Emily Dodd goes into much more detail about the process on her blog:
Last month I led a 3-hour Filmpoem workshop with five children aged between five and ten as part of the first UK Filmpoem Festival in Dunbar.
The workshop started with exercises and games to get the children thinking like poets (I wrote a bit about it here). Then we spent the second half of the workshop writing a group poem on a poetry walk.
Each section of the walk involved a different poetry challenge and at the next stop we heard the results of the last challenge and I set the next challenge. For example when you’re walking:
- Explore the wall, touch it, smell it, describe it
- What sounds do you notice? Describe them
- Find your favourite object on the beach, if you find a better one, swap it. Describe it.
Each child worked independently during the challenge but we came together in a circle at the end of each challenge and each contributed one line to the poem.
[…]
During the walk artist Alastair Cook was capturing film and composer Luca Nasciuti recorded sounds. When we were down on the beach Donald (5) was in the process of finding his favourite object when he made a discovery….
“I’ve found a sound for the film!” he shouted. He was sitting down with a handful of mussel shells in his hands and he shook them to show me. He tipped his ear towards the shells again to make sure they sounded right. “That’s brilliant Donald” I said. “Let’s show Luca so he can record it” and I called Luca over and Donald shook his shells again.
Do click through and read the rest.
This animated film by Liam Owen for a poem by Stevie Ronnie has been shortlisted in the 2013 DepicT! award at Encounters Short Film Festival in Bristol.
A Westray Prayer by C.J. Hurst
http://vimeo.com/69640126
Filmpoem 32/A Westray Prayer by Alastair Cook
A Westray Prayer by Marc Neys (aka Swoon)
(See Marc’s blog for some process notes.)
One of the highlights of the Filmpoem Festival earlier this month in Dunbar, Scotland, was a screening of five films by five different filmmakers for this same poem, all of them employing the same reading by the author, which they were not allowed to cut up. This meant that each of the filmmakers had to decide how to fill the silence before and after the short text. John Glenday himself attended the screening, reading and introducing his poem, which, he pointed out, is partly about silence. “When we’re silent, we’re letting the world in,” he said, adding: “Silence gets all the best phrases.”

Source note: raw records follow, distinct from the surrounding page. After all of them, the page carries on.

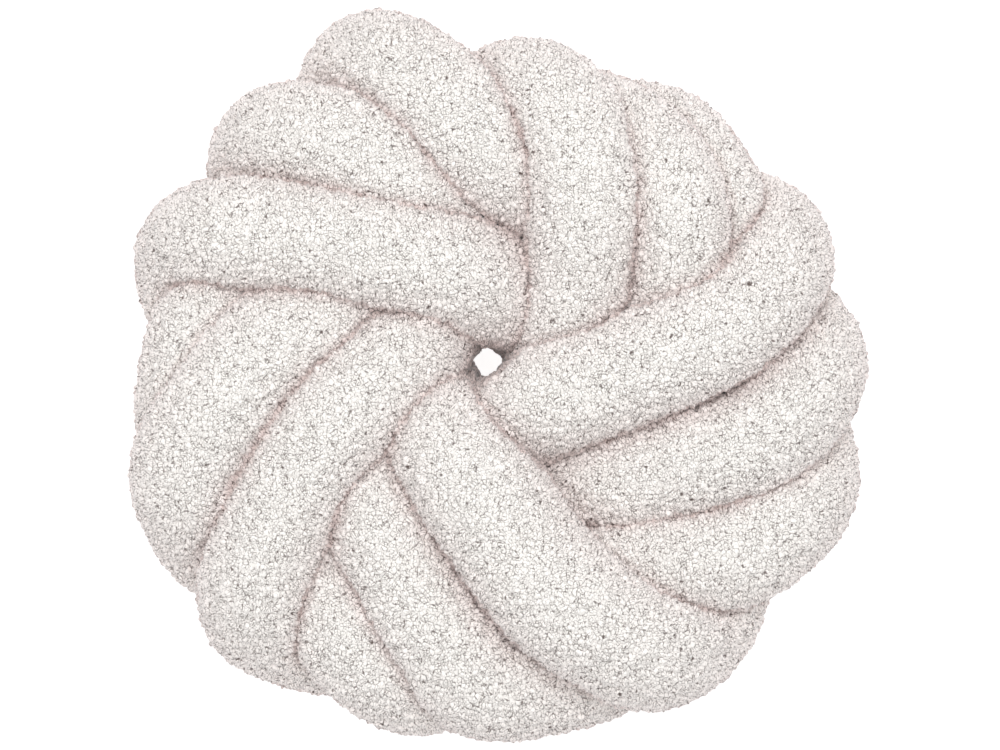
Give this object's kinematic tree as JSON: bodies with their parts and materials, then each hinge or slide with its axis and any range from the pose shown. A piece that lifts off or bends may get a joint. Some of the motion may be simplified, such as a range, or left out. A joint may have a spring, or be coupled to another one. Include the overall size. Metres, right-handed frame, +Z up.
{
  "type": "knot cushion",
  "caption": "Round knot cushion: a long stuffed tube of curly fleece woven into a low flat knot, to lean on or to dress a sofa or bed.",
  "frame": {"origin": "on the resting plane, under the middle of the cushion's box", "axes": "+Z up, out of the visible face, as the cushion lies on its back; +X to the picture's right and +Y to the picture's top"},
  "size_m": [0.4018, 0.4002, 0.1406],
  "materials": {
    "cream_fleece": "off-white curly fleece, matt"
  },
  "bodies": {
    "root": {"knotted_tube": "cream_fleece"}
  },
  "joints": []
}
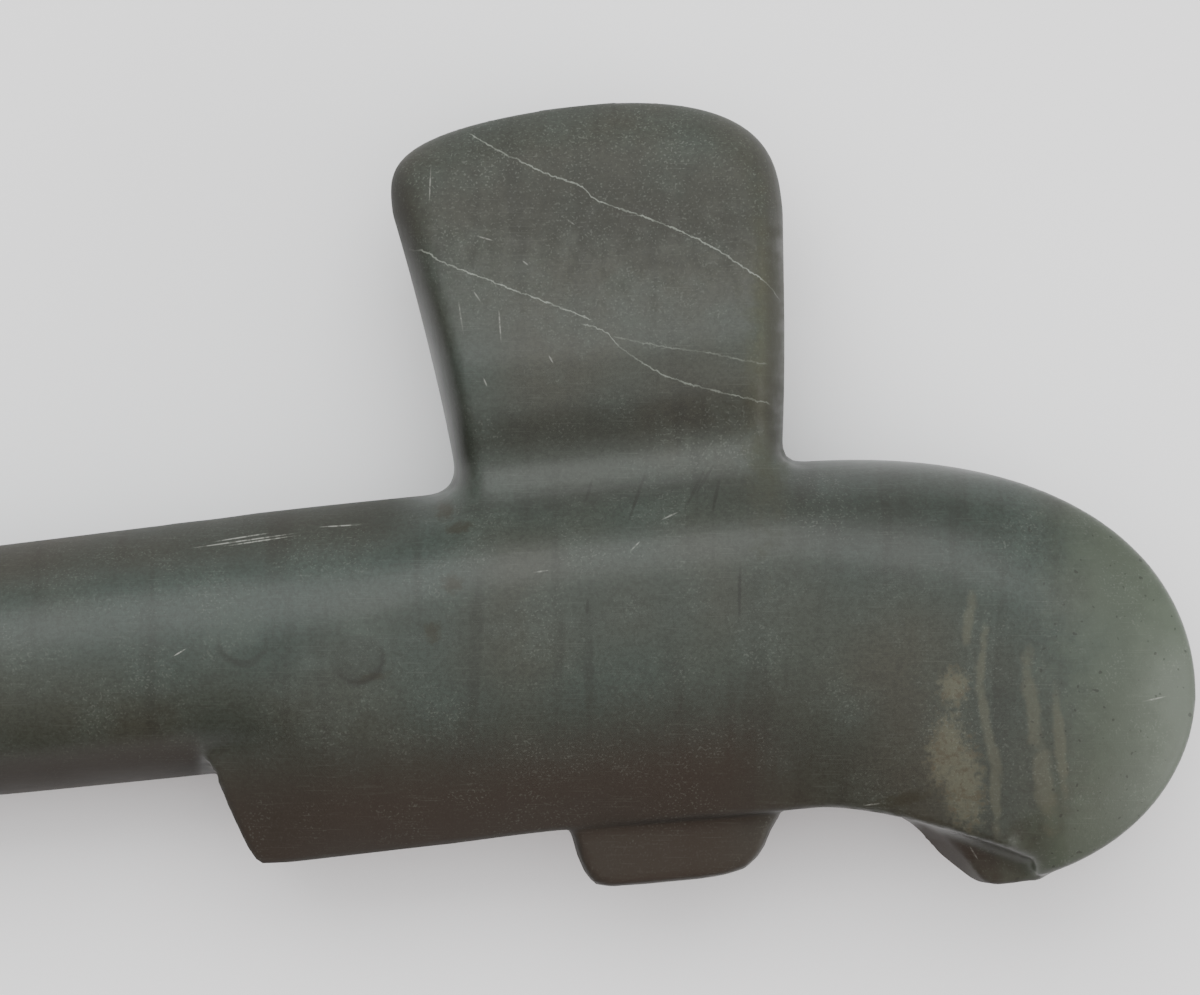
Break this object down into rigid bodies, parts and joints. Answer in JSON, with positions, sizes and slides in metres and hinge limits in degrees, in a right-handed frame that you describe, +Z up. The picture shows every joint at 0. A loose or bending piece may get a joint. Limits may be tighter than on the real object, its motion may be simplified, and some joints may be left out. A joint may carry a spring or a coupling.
{
  "type": "monolithic axe",
  "caption": "Axe whose straight round haft, flaring blade, short poll and curled tip are all carved from one piece of polished dark green stone, lying on its side",
  "frame": {"origin": "centre of the flat spot under the head, where the haft's axis crosses the celt's centre line, on the plane the axe rests on", "axes": "+X along the haft from the butt to the curled tip, +Y from the poll to the cutting bit, +Z up from the plane it lies on"},
  "size_m": [0.36, 0.1212, 0.0389],
  "materials": {
    "greenstone": "worn polish on a fine dark green stone, with pale hairline veins, tan inclusions at the tip, small chips and rust-brown stains"
  },
  "bodies": {
    "root": {"stone_axe": "greenstone"}
  },
  "joints": []
}
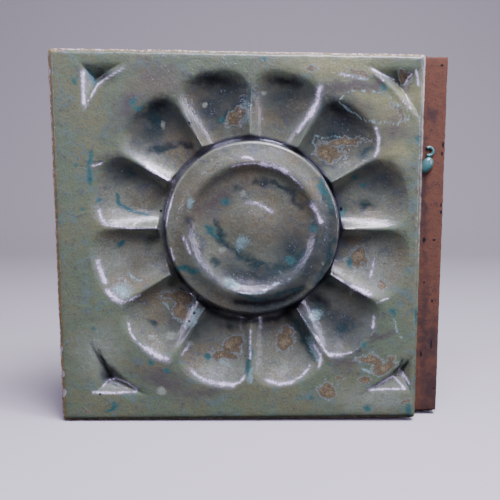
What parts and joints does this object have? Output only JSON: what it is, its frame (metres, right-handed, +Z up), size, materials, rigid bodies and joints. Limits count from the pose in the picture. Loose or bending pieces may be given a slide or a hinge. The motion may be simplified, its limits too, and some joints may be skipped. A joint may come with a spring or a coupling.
{
  "type": "stoneware wall tile",
  "caption": "Square glazed stoneware wall tile with a carved petal rosette round a turned boss, chip-carved corner pits, and an unglazed ledge along one side for the next tile.",
  "frame": {"origin": "middle of the flat back, where the tile is bedded to the wall", "axes": "+Y out of the back into the wall, so the glazed face looks towards -Y; +Z up the wall; +X towards the unglazed ledge"},
  "size_m": [0.1631, 0.0207, 0.1553],
  "materials": {
    "glazed_stoneware": "gloss"
  },
  "bodies": {
    "root": {"stoneware_tile": "glazed_stoneware"}
  },
  "joints": []
}
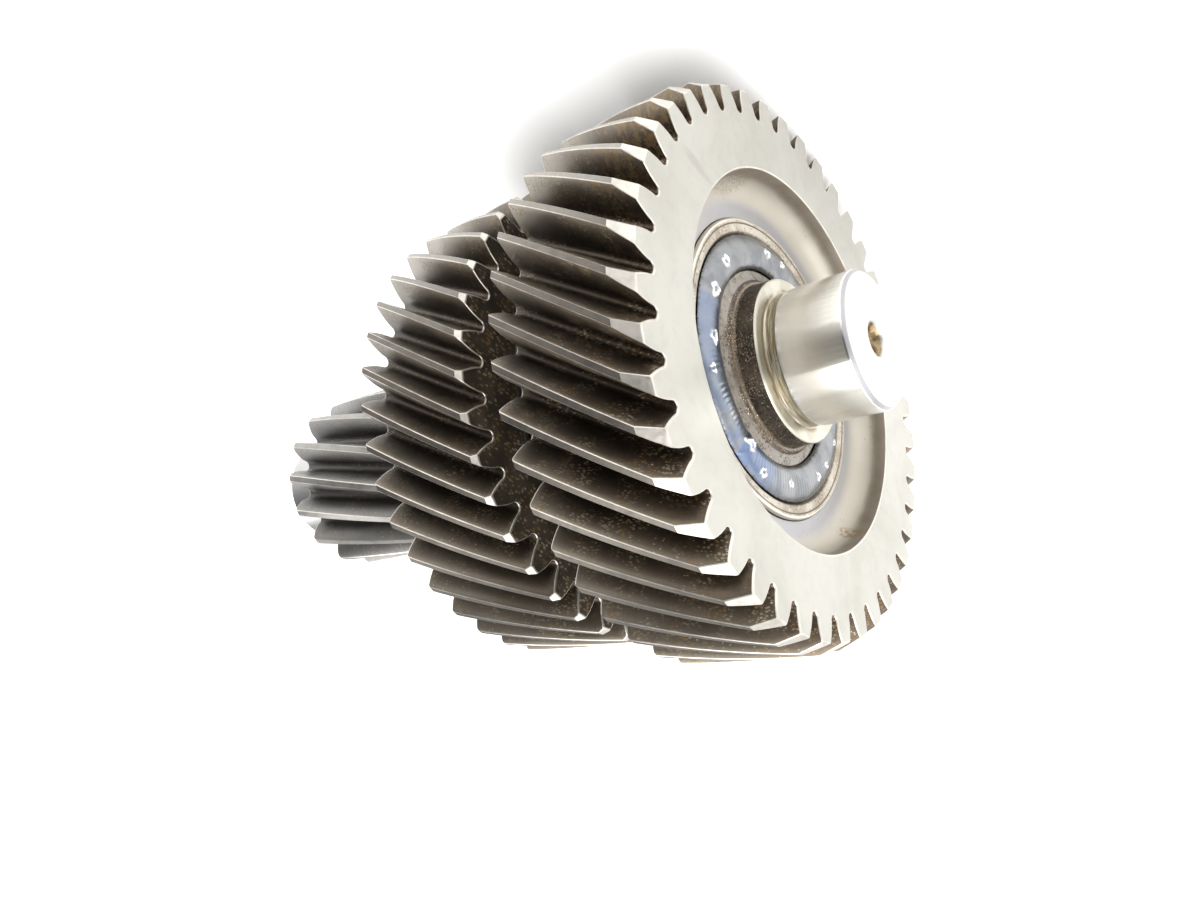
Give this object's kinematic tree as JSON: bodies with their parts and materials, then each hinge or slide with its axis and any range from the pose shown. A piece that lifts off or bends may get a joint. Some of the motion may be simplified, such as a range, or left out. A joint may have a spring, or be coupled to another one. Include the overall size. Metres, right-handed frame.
{
  "type": "helical gear",
  "caption": "Welded countershaft cluster: helical pinion cut on a stepped shaft that carries a large and a second helical gear.",
  "frame": {"origin": "on the shaft axis, midway between the two end faces of the shaft", "axes": "+X along the shaft from the bare near journal towards the pinion end; +Y and +Z square to it"},
  "size_m": [0.3034, 0.208, 0.208],
  "materials": {
    "ground_shaft_steel": "ground and oiled",
    "gear_steel": "satin machined, oily flanks",
    "second_gear_steel": "satin machined, oily flanks",
    "heat_tinted_steel": "brown heat tint",
    "weld_bead_steel": "smooth blue-grey weld",
    "plain_steel": "machined"
  },
  "bodies": {
    "root": {"pinion_shaft": "ground_shaft_steel", "hub_sleeve": "heat_tinted_steel", "large_gear": "gear_steel", "spacer_ring": "plain_steel", "second_gear": "second_gear_steel", "second_gear_key": "plain_steel", "front_weld_bead": "weld_bead_steel", "rear_weld_bead": "weld_bead_steel"}
  },
  "joints": []
}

The other two filmmakers who contributed work for the screening, Ian Henderson and James Norton, don’t appear to have uploaded their films to the web, though Norton has shared his audio track at SoundCloud:
https://soundcloud.com/james-w-norton/a-westray-prayer
If this video has not been made available in your country, try one of the unofficial YouTube uploads: here or here.
American cable TV channel AMC has created what I think must be the first videopoem ever made as a trailer for a television show, the award-winning crime drama Breaking Bad. In another first, the video garnered a feature in the NY Daily News:
Did “Breaking Bad” just drop a literary spoiler about its upcoming season?

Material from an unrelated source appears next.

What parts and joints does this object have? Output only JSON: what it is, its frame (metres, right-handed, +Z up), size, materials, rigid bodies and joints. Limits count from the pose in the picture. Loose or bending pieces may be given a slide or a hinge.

On Tuesday, AMC released a chilling new teaser for the long-anticipated final episodes of the series. The clip shows no characters, no plot and no obvious hints. In fact, the video is only scenery shots of the New Mexico desert, interspersed with a few glimpses of White’s home and abandoned meth-cooking trailer and one peek at what looks like White’s hat, lost in the sand.
The real hint is the soundtrack: Bryan Cranston, who plays meth kingpin [Walter] White, reading aloud Percy Bysshe Shelley’s sonnet “Ozymandias” over a steady, heartbeat-like thump.

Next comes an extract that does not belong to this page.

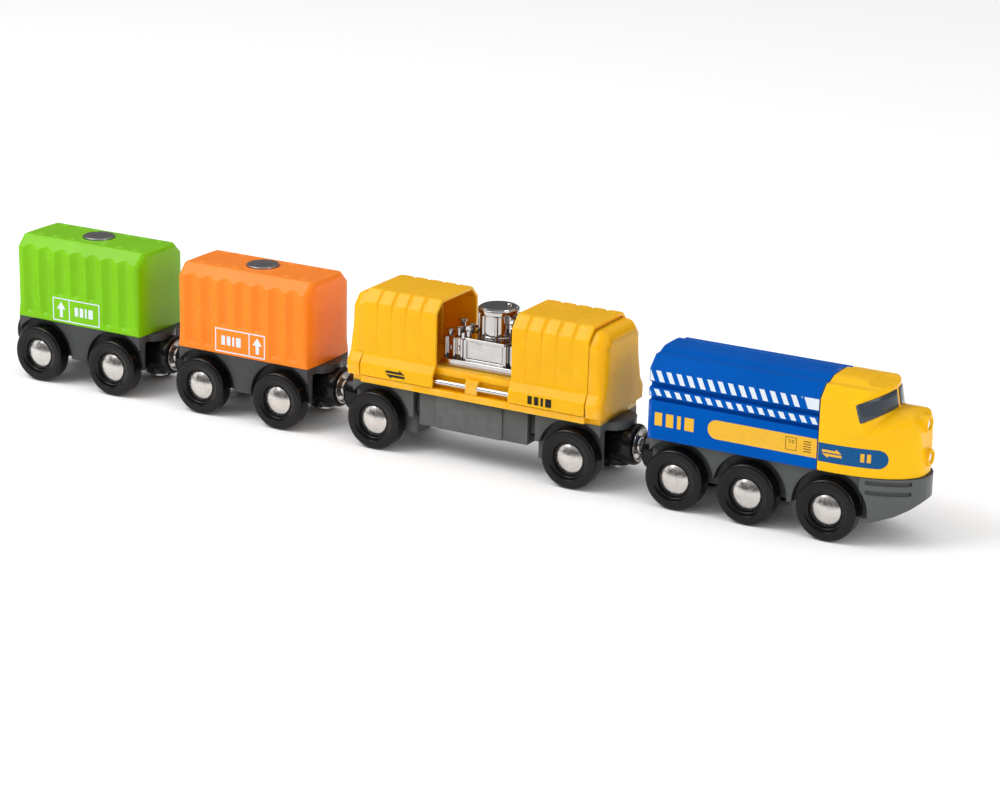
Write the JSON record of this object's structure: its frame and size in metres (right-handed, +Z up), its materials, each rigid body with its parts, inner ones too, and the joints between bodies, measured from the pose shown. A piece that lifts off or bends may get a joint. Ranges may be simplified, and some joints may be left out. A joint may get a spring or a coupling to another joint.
{
  "type": "push-along freight train",
  "caption": "Push-along wooden-railway freight train: blue and yellow locomotive, wagon with sliding covers over a plated machine, and wagons with lift-off containers, on magnetic couplings.",
  "frame": {"origin": "on the rail or floor surface, under the middle of the coupled train, on its centre plane", "axes": "+X along the train towards the locomotive's nose, +Y across the train to its left side, +Z up"},
  "size_m": [0.3498, 0.033, 0.054],
  "materials": {
    "blue_paint": "smooth satin paint over turned and milled beech, soft edges",
    "cab_yellow": "glossy moulded plastic",
    "wagon_yellow": "semi-gloss moulded plastic",
    "chassis_grey": "fine satin moulded plastic, mid grey",
    "wagon_grey": "fine satin moulded plastic, dark grey",
    "wheel_black": "semi-gloss black moulded plastic",
    "holder_black": "satin black moulded plastic",
    "nickel": "bright nickel plating with light brushing",
    "magnet_plate": "bright nickel plating",
    "window_grey": "printed slate grey glazing",
    "lamp_silver": "silvered clear lens",
    "screw_steel": "zinc plated steel",
    "mirror_plating": "mirror-bright vacuum plating on moulded plastic",
    "rod_steel": "polished steel rod",
    "orange_plastic": "satin moulded plastic",
    "green_plastic": "satin moulded plastic",
    "disc_steel": "dark nickelled steel disc"
  },
  "bodies": {
    "locomotive": {"loco_chassis": "chassis_grey", "loco_pilot": "chassis_grey", "loco_body": "blue_paint", "loco_cab": "cab_yellow", "cab_windows": "window_grey", "headlamp_lenses": "lamp_silver", "loco_screws": "screw_steel", "loco_coupler_pin": "screw_steel"},
    "loco_coupler": {"loco_coupler_holder": "holder_black", "loco_coupler_magnet": "magnet_plate"},
    "cover_wagon": {"cover_wagon_chassis": "chassis_grey", "cover_wagon_deck": "wagon_yellow", "front_housing": "wagon_yellow", "rear_housing": "wagon_yellow", "slide_rods": "rod_steel", "cargo_base": "mirror_plating", "cargo_tank": "mirror_plating", "cargo_pipework": "mirror_plating", "cover_wagon_screws": "screw_steel", "cover_wagon_coupler_pins": "screw_steel"},
    "front_cover": {"front_cover": "wagon_yellow"},
    "rear_cover": {"rear_cover": "wagon_yellow"},
    "orange_wagon": {"orange_chassis": "wagon_grey", "orange_coupler_pins": "screw_steel"},
    "orange_load": {"orange_container": "orange_plastic", "orange_lift_disc": "disc_steel"},
    "green_wagon": {"green_chassis": "wagon_grey", "green_coupler_pins": "screw_steel"},
    "green_load": {"green_container": "green_plastic", "green_lift_disc": "disc_steel"},
    "cover_wagon_front_coupler": {"cover_wagon_front_holder": "holder_black", "cover_wagon_front_magnet": "magnet_plate"},
    "cover_wagon_rear_coupler": {"cover_wagon_rear_holder": "holder_black", "cover_wagon_rear_magnet": "magnet_plate"},
    "orange_front_coupler": {"orange_front_holder": "holder_black", "orange_front_magnet": "magnet_plate"},
    "orange_rear_coupler": {"orange_rear_holder": "holder_black", "orange_rear_magnet": "magnet_plate"},
    "green_front_coupler": {"green_front_holder": "holder_black", "green_front_magnet": "magnet_plate"},
    "green_rear_coupler": {"green_rear_holder": "holder_black", "green_rear_magnet": "magnet_plate"},
    "loco_front_wheelset": {"loco_front_axle": "nickel", "loco_front_wheels": "wheel_black"},
    "loco_middle_wheelset": {"loco_middle_axle": "nickel", "loco_middle_wheels": "wheel_black"},
    "loco_rear_wheelset": {"loco_rear_axle": "nickel", "loco_rear_wheels": "wheel_black"},
    "cover_wagon_front_wheelset": {"cover_wagon_front_axle": "nickel", "cover_wagon_front_wheels": "wheel_black"},
    "cover_wagon_rear_wheelset": {"cover_wagon_rear_axle": "nickel", "cover_wagon_rear_wheels": "wheel_black"},
    "orange_front_wheelset": {"orange_front_axle": "nickel", "orange_front_wheels": "wheel_black"},
    "orange_rear_wheelset": {"orange_rear_axle": "nickel", "orange_rear_wheels": "wheel_black"},
    "green_front_wheelset": {"green_front_axle": "nickel", "green_front_wheels": "wheel_black"},
    "green_rear_wheelset": {"green_rear_axle": "nickel", "green_rear_wheels": "wheel_black"}
  },
  "joints": [
    {"name": "loco_front_roll", "type": "hinge", "parent": "locomotive", "child": "loco_front_wheelset", "pos_m": [0.1474, 0, 0.01], "axis": [0, 1, 0], "continuous": true},
    {"name": "loco_middle_roll", "type": "hinge", "parent": "locomotive", "child": "loco_middle_wheelset", "pos_m": [0.1205, 0, 0.01], "axis": [0, 1, 0], "continuous": true},
    {"name": "loco_rear_roll", "type": "hinge", "parent": "locomotive", "child": "loco_rear_wheelset", "pos_m": [0.0956, 0, 0.01], "axis": [0, 1, 0], "continuous": true},
    {"name": "loco_coupler_swivel", "type": "hinge", "parent": "locomotive", "child": "loco_coupler", "pos_m": [0.087, 0, 0.0137], "axis": [0, 0, 1], "range_deg": [-14, 14]},
    {"name": "cover_wagon_pull_off", "type": "slide", "parent": "loco_coupler", "child": "cover_wagon_front_coupler", "axis": [-1, 0, 0], "range_m": [0, 0.02]},
    {"name": "cover_wagon_front_swivel", "type": "hinge", "parent": "cover_wagon_front_coupler", "child": "cover_wagon", "pos_m": [0.0682, 0, 0.0137], "axis": [0, 0, 1], "range_deg": [-14, 14]},
    {"name": "cover_wagon_front_roll", "type": "hinge", "parent": "cover_wagon", "child": "cover_wagon_front_wheelset", "pos_m": [0.05805, 0, 0.01], "axis": [0, 1, 0], "continuous": true},
    {"name": "cover_wagon_rear_roll", "type": "hinge", "parent": "cover_wagon", "child": "cover_wagon_rear_wheelset", "pos_m": [-0.01575, 0, 0.01], "axis": [0, 1, 0], "continuous": true},
    {"name": "front_cover_slide", "type": "slide", "parent": "cover_wagon", "child": "front_cover", "axis": [-1, 0, 0], "range_m": [0, 0.014]},
    {"name": "rear_cover_slide", "type": "slide", "parent": "cover_wagon", "child": "rear_cover", "axis": [1, 0, 0], "range_m": [0, 0.014]},
    {"name": "cover_wagon_rear_swivel", "type": "hinge", "parent": "cover_wagon", "child": "cover_wagon_rear_coupler", "pos_m": [-0.0259, 0, 0.0137], "axis": [0, 0, 1], "range_deg": [-14, 14]},
    {"name": "orange_pull_off", "type": "slide", "parent": "cover_wagon_rear_coupler", "child": "orange_front_coupler", "axis": [-1, 0, 0], "range_m": [0, 0.02]},
    {"name": "orange_front_swivel", "type": "hinge", "parent": "orange_front_coupler", "child": "orange_wagon", "pos_m": [-0.0447, 0, 0.0137], "axis": [0, 0, 1], "range_deg": [-14, 14]},
    {"name": "orange_front_roll", "type": "hinge", "parent": "orange_wagon", "child": "orange_front_wheelset", "pos_m": [-0.0542, 0, 0.01], "axis": [0, 1, 0], "continuous": true},
    {"name": "orange_rear_roll", "type": "hinge", "parent": "orange_wagon", "child": "orange_rear_wheelset", "pos_m": [-0.0862, 0, 0.01], "axis": [0, 1, 0], "continuous": true},
    {"name": "orange_load_lift", "type": "slide", "parent": "orange_wagon", "child": "orange_load", "axis": [0, 0, 1], "range_m": [0, 0.035]},
    {"name": "orange_rear_swivel", "type": "hinge", "parent": "orange_wagon", "child": "orange_rear_coupler", "pos_m": [-0.0957, 0, 0.0137], "axis": [0, 0, 1], "range_deg": [-14, 14]},
    {"name": "green_pull_off", "type": "slide", "parent": "orange_rear_coupler", "child": "green_front_coupler", "axis": [-1, 0, 0], "range_m": [0, 0.02]},
    {"name": "green_front_swivel", "type": "hinge", "parent": "green_front_coupler", "child": "green_wagon", "pos_m": [-0.1145, 0, 0.0137], "axis": [0, 0, 1], "range_deg": [-14, 14]},
    {"name": "green_front_roll", "type": "hinge", "parent": "green_wagon", "child": "green_front_wheelset", "pos_m": [-0.124, 0, 0.01], "axis": [0, 1, 0], "continuous": true},
    {"name": "green_rear_roll", "type": "hinge", "parent": "green_wagon", "child": "green_rear_wheelset", "pos_m": [-0.156, 0, 0.01], "axis": [0, 1, 0], "continuous": true},
    {"name": "green_load_lift", "type": "slide", "parent": "green_wagon", "child": "green_load", "axis": [0, 0, 1], "range_m": [0, 0.035]},
    {"name": "green_rear_swivel", "type": "hinge", "parent": "green_wagon", "child": "green_rear_coupler", "pos_m": [-0.1655, 0, 0.0137], "axis": [0, 0, 1], "range_deg": [-14, 14]}
  ]
}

“Ozymandias,” supposedly inspired by the Egyptian statue of Ramesses II, is a particularly appropriate choice for the series. The central theme of the poem is the inevitable decline of empires.
“Nothing beside remains,” Shelley wrote. “Round the decay of that colossal wreck, boundless and bare/ the lone and level sands stretch far away.”
“Breaking Bad” has always had a bit of a literary bent. Last season, White’s brother-in-law had an important revelation while perusing Walt Whitman’s “Leaves of Grass.” Will all that White created crumble into decay? Viewers will have to wait until Aug. 11, when the series returns, to find out.
This is, in my view, a highly credible videopoem on its own, and I’m pleased to see that the two official versions on YouTube (one with AMC branding and one without) have so far garnered just shy of 700,000 views. No filmmaker is credited, but I’m assuming that the show’s creator Vince Gilligan had a great deal to do with it, so I’ll put him down as filmmaker until better information comes along.
http://vimeo.com/37075020
David Wharton directed this film for a poem by UK performance poet Tony Walsh, A.K.A. Longfella. Videopoetry critic Erica Goss writes,
Actor James Foster delivers an emotional punch you won’t forget: This is one of the few video poems I’ve seen that features the talents of a professional actor, and the results are striking. Foster tells the story of the devastation of divorce with his facial expressions and body language, increasing the tension with repetitions of the word, “Sometimes:” “When I’m eating it cold from a tin in the kitchen / and sometimes, when I’ve stood in a line to collect my prescription.” Watching him break apart is at once humbling and terrifying.
Rob Lycett made this beautiful film for a poem by the young British poet Gaia Holmes, whose work has attracted a number of filmmakers and animators in recent years. This is one of six films featured in the latest Third Form column on videopoetry at Connotation Press, a review of The Body Electric film festival. Erica Goss writes:
With an eerie precision, the mash-up of flickering images captures the awkwardness of strangers fingering other strangers’ used things. This video poem shows how public access film footage, reimagined and reassembled, can create a compelling story.